REPUBLIKA.CO.ID, JAKARTA -- Perjanjian ekstradisi antara Indonesia dan Singapura membantu Kejaksaan Agung (Kejagung) untuk dapat memulangkan sejumlah buronan ke Tanah Air. Jaksa Agung Muda Intelijen (Jamintel) Amir Yanto mengatakan, timnya sudah punya sejumlah data buronan yang masuk dalam daftar pencarian orang (DPO), dan terdeteksi berada di Negeri Singa.
Amir mengatakan, Kejagung menunggu proses ratifikasi perjanjian ekstradisi yang sedang berjalan saat ini agar menjadi landasan pemulangan para DPO tersebut untuk menjalani proses hukum.
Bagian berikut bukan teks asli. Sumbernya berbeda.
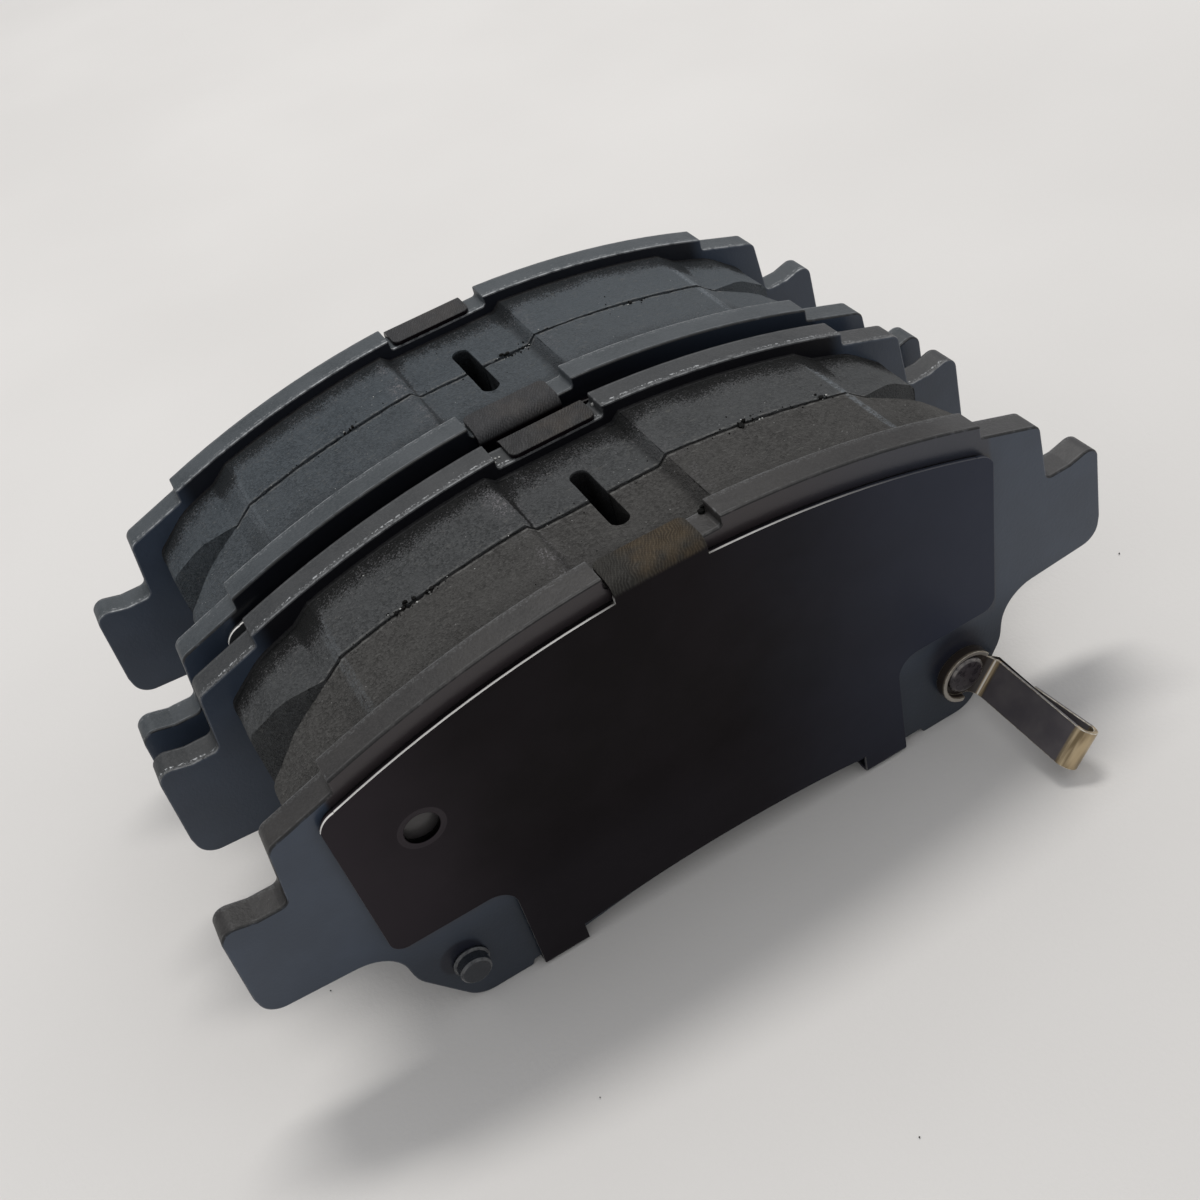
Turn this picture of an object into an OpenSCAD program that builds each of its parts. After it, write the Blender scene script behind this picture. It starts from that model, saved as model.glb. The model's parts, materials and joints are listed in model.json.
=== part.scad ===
// Set of four disc brake pads standing on their lower edges, stacked face to face in two pairs.
// Each pad is a steel backing plate, a bonded friction block, a clipped-on shim with a rubber
// liner and two riveted studs. The outermost pad at each end carries a wear indicator.

/* [Backing plate] */
// Length over the two ears, mm
plate_length = 152.2; // [148:0.2:156]
// Thickness of the steel plate, mm
plate_thickness = 5; // [4:0.5:6.5]
// Radius of the arched top edge, mm
top_radius = 160; // [155:1:175]
// Height of the top edge on the centre line, mm
top_height = 67; // [66:0.2:69]
// Half width of the notch for the shim's top tab, mm
notch_half_width = 9.3; // [9:0.1:11]
// Height of the notch floor, mm
notch_floor = 64.9; // [64.2:0.1:65.1]
// Height of the arch between the two lower lobes, mm
arch_height = 4.2; // [3:0.2:4.4]

/* [Friction block] */
// Thickness of the friction block, mm
lining_thickness = 14; // [10:0.5:16]
// Thickness of the bonding underlayer, mm
underlayer_thickness = 0.8; // [0.5:0.1:1.5]
// Drop from the plate's top edge to the block's top, mm
lining_drop = 1.9; // [1.5:0.1:3]
// Width of the central groove, mm
groove_width = 3; // [2:0.2:5]
// Depth of the central groove, mm
groove_depth = 7.7; // [4:0.1:8.5]
// Distance from the centre line to where each end chamfer starts, mm
chamfer_start = 46.5; // [38:0.5:50]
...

Namun, Amir mengaku, tak dapat menyebutkan daftar nama-nama buronan yang menjadi target pemulangan tersebut.
“Semua DPO jadi target untuk dapat diekstradisi, dan dieksekusi,” ujar Amir, kepada Republika, lewat pesan singkatnya kepada Republika, Kamis (27/1/2022).
Jaksa Agung Muda Tindak Pidana Khusus (Jampidsus) Febrie Adriansyah juga menyampaikan, sudah meminta tim penyidik segera mendata sejumlah perkara-perkara penanganan korupsi dan tindak pidana pencucian uang (TPPU), baik dari masa lalu maupun yang sedang berjalan. Pendataan kasus-kasus kejahatan merugikan negara tersebut untuk mendeteksi sejumlah nama yang terlibat, tetapi berstatus buronan, dan terdeteksi ada di Singapura.
“Saya pastikan ada beberapa nama di sana (Singapura),” ujar Febrie di Gedung Pidana Khusus (Pidsus) Kejagung, Jakarta, Kamis.
Febrie mengatakan, dengan adanya perjanjian ekstradisi tersebut, proses hukum yang sudah dan yang sedang berjalan saat ini akan lebih mudah memulangkan buronan tersebut dari Singapura. “Sekarang, kita mulai akan merekapitulasi nama-nama DPO yang bisa dipulangkan dari sana (Singapura),” ujar Febrie.
Direktur Upaya Hukum Eksekusi dan Eksaminasi (Uheksi) Jampidsus Andi Herman menerangkan, perjanjian ekstradisi Indonesia-Singapura bukan cuma memprioritaskan pemulangan para buronan ke wilayah hukum tempat berperkara, melainkan persoalan perampasan aset-aset para terpidana yang sudah inkrah dinyatakan korupsi dan TPPU. Andi mencontohkan, upaya Jampidsus Kejagung untuk dapat merampas sejumlah aset milik para terpidana kasus korupsi, dan TPPU PT Asuransi Jiwasraya.
Dari kasus yang merugikan keuangan negara Rp 16,8 triliun itu, Andi mengungkapkan, ada aset milik para terpidana yang terdeteksi berada di Singapura, tetapi tak dapat dirampas karena tak adanya saluran hukum kedua negara. “Tentunya, dengan adanya perjanjian ekstradisi ini, akan memberikan kemudahan. Baik dari masalah terpidana, maupun dalam soal penyitaan aset. Kita tahu ada beberapa aset yang penanganan perkaranya diduga disimpan di Singapura,” ujar Andi.
Andi menambahkan, akan menunggu hasil ratifikasi dari perjanjian ekstradisi tersebut. “Jadi kita sekarang sedang kumpulkan nama-nama buronan yang ditengarai ada di Singapura. Kita lakukan inventarisasi untuk bisa diekstradisi,” ujar Andi.
Indonesia, dan Singapura resmi menandatangani perjanjian ekstradisi, Selasa (25/1). Perjanjian tersebut diyakini mampu membuka pintu perburuan para buronan, atau DPO Indonesia, yang selama ini berlindung di Singapura.
Dengan perjanjian ekstradisi tersebut, pun akan semakin memudahkan aparat penegak hukum Indonesia, memulangkan para buronannya, yang selama ini menjadikan Singapura sebagai ‘surga’ pelarian dari jerat hukuman. Terutama, para buronan terlibat kasus-kasus korupsi.